Dataset excerpt:
-- START --

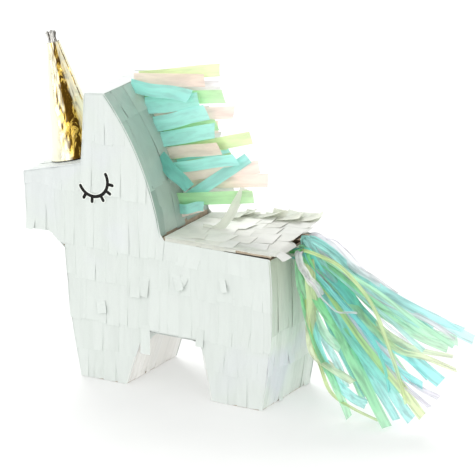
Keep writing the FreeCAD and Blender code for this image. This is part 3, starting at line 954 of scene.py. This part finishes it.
# The tail's outer ribbons, in mm: colour, width, flat side's turn, and places after the root.
TAIL_RIBBONS = [
    ("turquoise", 4.5, 0.3, [(60, 2, 77.5), (70, 2, 74), (82, 2, 66), (95, 2, 60.8), (110, 2, 54.8),
     (128, 2, 49), (144, 2, 44)]),
    ("turquoise", 3.5, 0.5, [(60, 5, 76.5), (73, 4, 71), (85, 4, 64.5), (102, 4, 57), (120, 4, 51),
     (138, 4, 47)]),
    ("turquoise", 4.2, 0.4, [(59.5, 7.5, 75.5), (68, 6, 72), (82, 5, 62.5), (100, 4, 53.5), (122, 3, 45)]),
    ("turquoise", 3.5, 0.2, [(59.5, 9.5, 73.5), (66, 8, 70.5), (80, 6, 61), (98, 5, 51), (116, 4, 42)]),
    ("white", 3.4, 0.4, [(59, 6, 78.5), (68, 5, 76), (80, 4, 69), (92, 3, 63.5), (104, 3, 58.5)]),
    ("turquoise", 4.0, 0.0, [(58, 0, 78.5), (64, -2, 74), (72, -4, 66), (86, -5, 52), (100, -5, 40)]),
    ("white", 2.8, 0.3, [(61, 0, 75), (72, 0, 70), (84, 0, 63), (98, 0, 56.5), (118, 0, 51),
     (136, 0, 44.5)]),
    ("turquoise", 3.1, 0.1, [(60, 0, 77), (70, 0, 73), (82, 0, 65), (100, 0, 55), (118, 0, 47)]),
    ("white", 0.8, 0.8, [(59, 6, 77), (68, 6, 78), (75, 6, 75), (84, 6, 68), (96, 6, 60)]),
    ("yellow", 1.8, -0.2, [(61, -6, 75), (74, -9, 74), (84, -9, 70), (97, -9, 57), (105, -9, 41),
     (112, -9, 25), (116, -9, 12)]),
    ("green", 5.0, 0.1, [(60, -7.5, 71), (62.5, -11.5, 62), (65, -12, 55), (70, -12, 47), (75, -12, 40),
     (83, -11, 33)]),
    ("white", 4.0, 0.5, [(59.5, -8, 74), (63, -12, 70), (67, -13, 66), (70, -13, 62), (74, -13, 57)]),
    ("white", 1.0, 0.9, [(66, -13, 66), (71, -13, 61), (75, -13, 56), (79, -13, 53), (84, -13, 51),
     (92, -12, 52)]),
    ("yellow", 5.0, 0.2, [(64, -7, 71), (67.5, -11.5, 63), (69, -12.5, 54), (68.8, -13, 43),
     (69.5, -13, 34), (72, -13, 28),
     (80, -13, 24), (91, -13, 19)]),
    ("green", 6.8, 0.0, [(61, -8, 73), (66.5, -10.5, 65), (73, -11, 54), (79, -11, 46), (85, -11, 38),
     (90, -12, 29), (98, -14, 19),
                         (110, -16, 2)]),
    ("turquoise", 6.1, 0.2, [(62, -6, 74), (67, -7, 68), (73, -7, 61), (81, -7, 53), (88, -7, 45),
     (95, -7, 37), (102, -7, 31),
                             (111, -7, 26), (123, -7, 21)]),
    ("turquoise", 5.0, -0.2, [(62, -7, 72), (73, -9, 59), (82, -9, 47), (88, -9, 36), (94, -9, 26),
     (100, -9, 18), (111, -9, 3)]),
    ("green", 4.0, 0.2, [(62, -4, 73), (72, -5, 65), (82, -5, 56), (90, -5, 49), (98, -5, 42),
     (107, -5, 36)]),
    ("green", 5.4, 0.3, [(63, -2, 73), (79, -2, 64), (94, -2, 54), (106, -2, 47), (118, -2, 42),
     (133, -2, 39)]),
    ("green", 4.5, 0.5, [(64, 0, 73), (80, 0, 63), (94, 0, 55), (108, 0, 50), (121, 0, 45), (137, 0, 43)]),
    ("yellow", 4.2, 0.4, [(64, -3, 71), (79, -3, 60), (92, -3, 48), (105, -3, 40), (115, -3, 37),
     (136, -3, 36)]),
    ("yellow", 2.8, 0.1, [(65, -5, 70), (83, -5, 55), (97, -5, 43), (109, -5, 36), (122, -5, 34),
     (139, -5, 31)]),
    ("turquoise", 5.7, 0.3, [(65, -4, 71), (80, -4, 60), (93, -4, 46), (104, -4, 37), (114, -4, 33),
     (131, -4, 24)]),
    ("white", 3.1, 0.3, [(65, -5, 70), (83, -6, 52), (99, -6, 37), (114, -6, 25), (122, -6, 19),
     (131, -6, 16)]),
    ("white", 2.2, 0.6, [(66, -6, 69), (84, -7, 50), (100, -7, 33), (114, -7, 20), (127, -7, 12)]),
    ("yellow", 4.2, 0.4, [(66, -7, 68), (85, -8, 47), (101, -8, 29), (114, -8, 18), (124, -8, 7)]),
    ("turquoise", 5.4, 0.1, [(66, -8, 67), (83, -9, 44), (97, -9, 28), (110, -9, 15), (119, -9, 5)]),
    ("green", 3.3, 0.6, [(63, -10, 62), (66, -13, 50), (72, -13, 33), (80, -13, 18), (84, -13, 11),
     (89, -13, 1.2)]),
    ("yellow", 1.7, 0.3, [(63, -10, 60), (67, -13, 48), (70, -13, 34), (74, -13, 23), (79, -13, 12),
     (90, -13, 7), (104, -13, 3)]),
    ("turquoise", 4.7, 0.4, [(63, -10, 62), (68, -12, 46), (74, -12, 28), (82, -12, 16), (89, -12, 12),
     (97, -12, 9)]),
    ("turquoise", 3.3, 0.1, [(62, -9, 66), (68, -11, 50), (74, -11, 37), (80, -11, 28), (86, -11, 15)]),
    ("turquoise", 2.0, 0.7, [(61, -7, 74), (66, -9, 68), (76, -9, 60), (86, -8, 50), (97, -8, 40),
     (104, -9, 30), (108, -10, 16)]),
]
TAIL_FOOT = 60                            # mm along x, where the ribbons leave the rump
TAIL_GATHER = 3.2                         # mm to either side of the middle that they start within
TAIL_FLOOR = 1.0                          # mm that they keep above the floor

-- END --

Exercise instructions: Copy down the material exactly as written.

Exercise result:
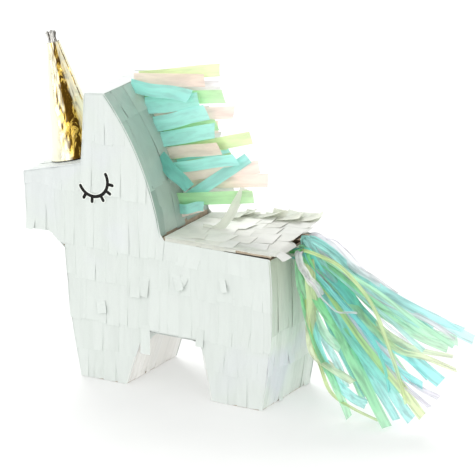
Keep writing the FreeCAD and Blender code for this image. This is part 3, starting at line 954 of scene.py. This part finishes it.
# The tail's outer ribbons, in mm: colour, width, flat side's turn, and places after the root.
TAIL_RIBBONS = [
    ("turquoise", 4.5, 0.3, [(60, 2, 77.5), (70, 2, 74), (82, 2, 66), (95, 2, 60.8), (110, 2, 54.8),
     (128, 2, 49), (144, 2, 44)]),
    ("turquoise", 3.5, 0.5, [(60, 5, 76.5), (73, 4, 71), (85, 4, 64.5), (102, 4, 57), (120, 4, 51),
     (138, 4, 47)]),
    ("turquoise", 4.2, 0.4, [(59.5, 7.5, 75.5), (68, 6, 72), (82, 5, 62.5), (100, 4, 53.5), (122, 3, 45)]),
    ("turquoise", 3.5, 0.2, [(59.5, 9.5, 73.5), (66, 8, 70.5), (80, 6, 61), (98, 5, 51), (116, 4, 42)]),
    ("white", 3.4, 0.4, [(59, 6, 78.5), (68, 5, 76), (80, 4, 69), (92, 3, 63.5), (104, 3, 58.5)]),
    ("turquoise", 4.0, 0.0, [(58, 0, 78.5), (64, -2, 74), (72, -4, 66), (86, -5, 52), (100, -5, 40)]),
    ("white", 2.8, 0.3, [(61, 0, 75), (72, 0, 70), (84, 0, 63), (98, 0, 56.5), (118, 0, 51),
     (136, 0, 44.5)]),
    ("turquoise", 3.1, 0.1, [(60, 0, 77), (70, 0, 73), (82, 0, 65), (100, 0, 55), (118, 0, 47)]),
    ("white", 0.8, 0.8, [(59, 6, 77), (68, 6, 78), (75, 6, 75), (84, 6, 68), (96, 6, 60)]),
    ("yellow", 1.8, -0.2, [(61, -6, 75), (74, -9, 74), (84, -9, 70), (97, -9, 57), (105, -9, 41),
     (112, -9, 25), (116, -9, 12)]),
    ("green", 5.0, 0.1, [(60, -7.5, 71), (62.5, -11.5, 62), (65, -12, 55), (70, -12, 47), (75, -12, 40),
     (83, -11, 33)]),
    ("white", 4.0, 0.5, [(59.5, -8, 74), (63, -12, 70), (67, -13, 66), (70, -13, 62), (74, -13, 57)]),
    ("white", 1.0, 0.9, [(66, -13, 66), (71, -13, 61), (75, -13, 56), (79, -13, 53), (84, -13, 51),
     (92, -12, 52)]),
    ("yellow", 5.0, 0.2, [(64, -7, 71), (67.5, -11.5, 63), (69, -12.5, 54), (68.8, -13, 43),
     (69.5, -13, 34), (72, -13, 28),
     (80, -13, 24), (91, -13, 19)]),
    ("green", 6.8, 0.0, [(61, -8, 73), (66.5, -10.5, 65), (73, -11, 54), (79, -11, 46), (85, -11, 38),
     (90, -12, 29), (98, -14, 19),
                         (110, -16, 2)]),
    ("turquoise", 6.1, 0.2, [(62, -6, 74), (67, -7, 68), (73, -7, 61), (81, -7, 53), (88, -7, 45),
     (95, -7, 37), (102, -7, 31),
                             (111, -7, 26), (123, -7, 21)]),
    ("turquoise", 5.0, -0.2, [(62, -7, 72), (73, -9, 59), (82, -9, 47), (88, -9, 36), (94, -9, 26),
     (100, -9, 18), (111, -9, 3)]),
    ("green", 4.0, 0.2, [(62, -4, 73), (72, -5, 65), (82, -5, 56), (90, -5, 49), (98, -5, 42),
     (107, -5, 36)]),
    ("green", 5.4, 0.3, [(63, -2, 73), (79, -2, 64), (94, -2, 54), (106, -2, 47), (118, -2, 42),
     (133, -2, 39)]),
    ("green", 4.5, 0.5, [(64, 0, 73), (80, 0, 63), (94, 0, 55), (108, 0, 50), (121, 0, 45), (137, 0, 43)]),
    ("yellow", 4.2, 0.4, [(64, -3, 71), (79, -3, 60), (92, -3, 48), (105, -3, 40), (115, -3, 37),
     (136, -3, 36)]),
    ("yellow", 2.8, 0.1, [(65, -5, 70), (83, -5, 55), (97, -5, 43), (109, -5, 36), (122, -5, 34),
     (139, -5, 31)]),
    ("turquoise", 5.7, 0.3, [(65, -4, 71), (80, -4, 60), (93, -4, 46), (104, -4, 37), (114, -4, 33),
     (131, -4, 24)]),
    ("white", 3.1, 0.3, [(65, -5, 70), (83, -6, 52), (99, -6, 37), (114, -6, 25), (122, -6, 19),
     (131, -6, 16)]),
    ("white", 2.2, 0.6, [(66, -6, 69), (84, -7, 50), (100, -7, 33), (114, -7, 20), (127, -7, 12)]),
    ("yellow", 4.2, 0.4, [(66, -7, 68), (85, -8, 47), (101, -8, 29), (114, -8, 18), (124, -8, 7)]),
    ("turquoise", 5.4, 0.1, [(66, -8, 67), (83, -9, 44), (97, -9, 28), (110, -9, 15), (119, -9, 5)]),
    ("green", 3.3, 0.6, [(63, -10, 62), (66, -13, 50), (72, -13, 33), (80, -13, 18), (84, -13, 11),
     (89, -13, 1.2)]),
    ("yellow", 1.7, 0.3, [(63, -10, 60), (67, -13, 48), (70, -13, 34), (74, -13, 23), (79, -13, 12),
     (90, -13, 7), (104, -13, 3)]),
    ("turquoise", 4.7, 0.4, [(63, -10, 62), (68, -12, 46), (74, -12, 28), (82, -12, 16), (89, -12, 12),
     (97, -12, 9)]),
    ("turquoise", 3.3, 0.1, [(62, -9, 66), (68, -11, 50), (74, -11, 37), (80, -11, 28), (86, -11, 15)]),
    ("turquoise", 2.0, 0.7, [(61, -7, 74), (66, -9, 68), (76, -9, 60), (86, -8, 50), (97, -8, 40),
     (104, -9, 30), (108, -10, 16)]),
]
TAIL_FOOT = 60                            # mm along x, where the ribbons leave the rump
TAIL_GATHER = 3.2                         # mm to either side of the middle that they start within
TAIL_FLOOR = 1.0                          # mm that they keep above the floor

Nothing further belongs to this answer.